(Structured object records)

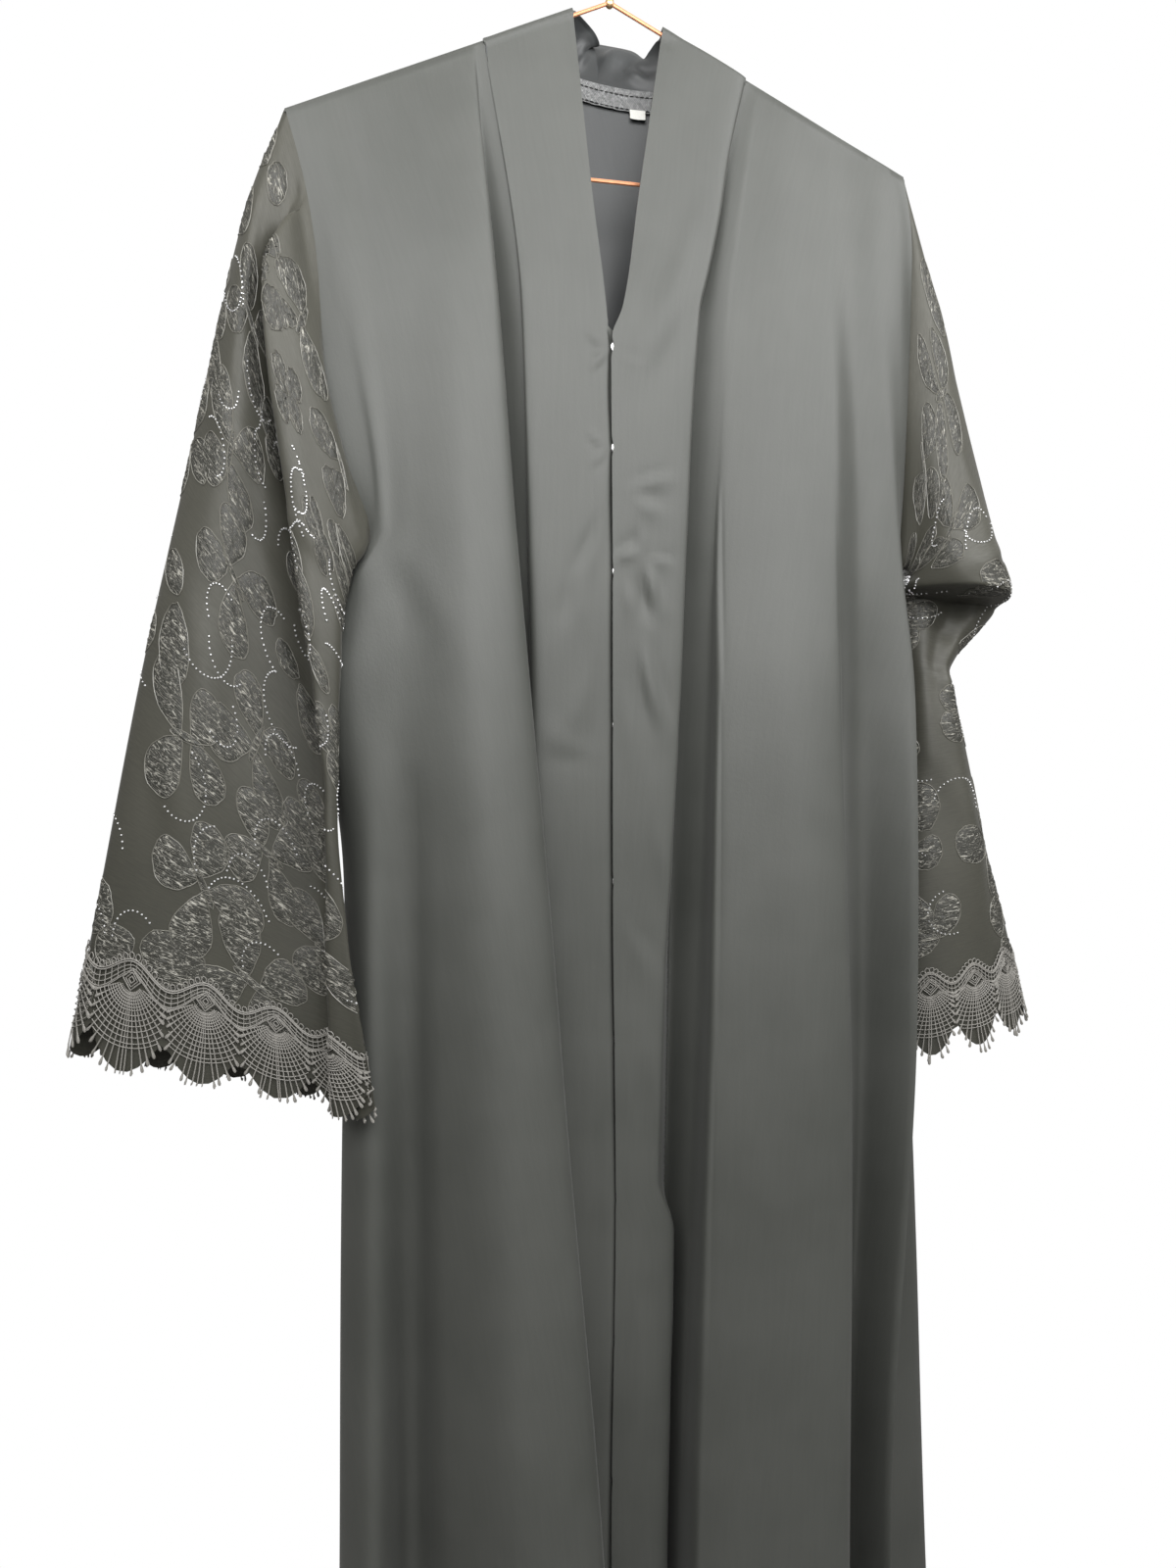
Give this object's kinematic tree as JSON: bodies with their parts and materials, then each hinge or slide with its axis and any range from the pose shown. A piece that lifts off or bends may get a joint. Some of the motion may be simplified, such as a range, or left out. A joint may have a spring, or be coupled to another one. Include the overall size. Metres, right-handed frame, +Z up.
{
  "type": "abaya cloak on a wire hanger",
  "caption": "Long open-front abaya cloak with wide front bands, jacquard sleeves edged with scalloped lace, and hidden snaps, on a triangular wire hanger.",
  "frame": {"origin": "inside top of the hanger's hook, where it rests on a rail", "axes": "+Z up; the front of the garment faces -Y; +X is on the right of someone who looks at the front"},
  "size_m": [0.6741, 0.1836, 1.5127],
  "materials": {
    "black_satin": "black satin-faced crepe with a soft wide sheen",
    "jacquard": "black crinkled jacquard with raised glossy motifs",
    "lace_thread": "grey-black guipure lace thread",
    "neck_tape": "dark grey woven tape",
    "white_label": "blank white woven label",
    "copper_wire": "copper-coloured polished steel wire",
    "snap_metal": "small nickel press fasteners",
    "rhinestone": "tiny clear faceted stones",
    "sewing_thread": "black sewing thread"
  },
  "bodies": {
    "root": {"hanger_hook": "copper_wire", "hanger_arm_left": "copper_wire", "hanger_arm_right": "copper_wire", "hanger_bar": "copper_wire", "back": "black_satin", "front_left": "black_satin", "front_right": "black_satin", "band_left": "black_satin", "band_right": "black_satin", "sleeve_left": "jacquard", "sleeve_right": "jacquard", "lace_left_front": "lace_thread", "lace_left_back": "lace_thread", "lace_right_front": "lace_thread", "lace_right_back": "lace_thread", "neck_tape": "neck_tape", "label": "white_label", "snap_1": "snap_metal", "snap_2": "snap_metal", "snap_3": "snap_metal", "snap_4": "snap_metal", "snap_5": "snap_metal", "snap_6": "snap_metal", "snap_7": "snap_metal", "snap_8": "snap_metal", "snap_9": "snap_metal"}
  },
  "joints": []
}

* * *

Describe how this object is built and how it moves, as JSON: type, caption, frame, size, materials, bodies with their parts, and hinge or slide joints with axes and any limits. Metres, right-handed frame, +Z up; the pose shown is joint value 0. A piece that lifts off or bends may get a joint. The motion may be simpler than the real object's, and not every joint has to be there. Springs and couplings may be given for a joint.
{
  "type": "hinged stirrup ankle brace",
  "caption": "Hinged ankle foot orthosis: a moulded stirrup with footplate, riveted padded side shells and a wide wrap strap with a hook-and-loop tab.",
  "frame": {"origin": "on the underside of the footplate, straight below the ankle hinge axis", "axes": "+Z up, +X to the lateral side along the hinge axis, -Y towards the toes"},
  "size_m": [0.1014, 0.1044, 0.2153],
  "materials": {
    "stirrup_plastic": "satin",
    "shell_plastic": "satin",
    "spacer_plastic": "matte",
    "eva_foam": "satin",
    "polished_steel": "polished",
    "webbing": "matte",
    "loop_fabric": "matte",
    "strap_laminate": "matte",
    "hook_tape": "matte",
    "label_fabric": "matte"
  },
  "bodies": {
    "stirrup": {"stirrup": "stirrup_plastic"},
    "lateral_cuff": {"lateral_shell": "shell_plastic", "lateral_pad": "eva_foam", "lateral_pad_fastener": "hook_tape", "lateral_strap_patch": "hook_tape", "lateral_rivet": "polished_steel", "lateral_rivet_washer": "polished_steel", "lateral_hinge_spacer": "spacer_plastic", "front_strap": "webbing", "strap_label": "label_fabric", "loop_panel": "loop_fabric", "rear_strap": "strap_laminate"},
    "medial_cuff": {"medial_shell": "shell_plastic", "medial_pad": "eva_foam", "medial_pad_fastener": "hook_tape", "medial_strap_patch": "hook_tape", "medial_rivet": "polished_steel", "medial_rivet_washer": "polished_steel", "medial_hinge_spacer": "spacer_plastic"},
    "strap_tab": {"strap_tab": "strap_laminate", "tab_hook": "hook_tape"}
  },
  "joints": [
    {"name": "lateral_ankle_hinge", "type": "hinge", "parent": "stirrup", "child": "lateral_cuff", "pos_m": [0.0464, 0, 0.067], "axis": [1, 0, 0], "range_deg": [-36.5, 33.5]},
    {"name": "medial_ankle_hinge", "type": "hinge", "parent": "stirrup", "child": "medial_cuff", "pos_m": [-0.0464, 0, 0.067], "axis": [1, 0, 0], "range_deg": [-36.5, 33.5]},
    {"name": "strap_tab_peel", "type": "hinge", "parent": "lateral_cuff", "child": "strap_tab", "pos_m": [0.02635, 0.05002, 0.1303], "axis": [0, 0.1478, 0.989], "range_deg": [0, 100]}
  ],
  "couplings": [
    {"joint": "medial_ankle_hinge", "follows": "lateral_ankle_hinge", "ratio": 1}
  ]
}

## SHORT TASK
Note every line above where the string "JSON" shows up, and copy those lines.

## SOLUTION FOR THIS TASK
Give this object's kinematic tree as JSON: bodies with their parts and materials, then each hinge or slide with its axis and any range from the pose shown. A piece that lifts off or bends may get a joint. Some of the motion may be simplified, such as a range, or left out. A joint may have a spring, or be coupled to another one. Include the overall size. Metres, right-handed frame, +Z up.
Describe how this object is built and how it moves, as JSON: type, caption, frame, size, materials, bodies with their parts, and hinge or slide joints with axes and any limits. Metres, right-handed frame, +Z up; the pose shown is joint value 0. A piece that lifts off or bends may get a joint. The motion may be simpler than the real object's, and not every joint has to be there. Springs and couplings may be given for a joint.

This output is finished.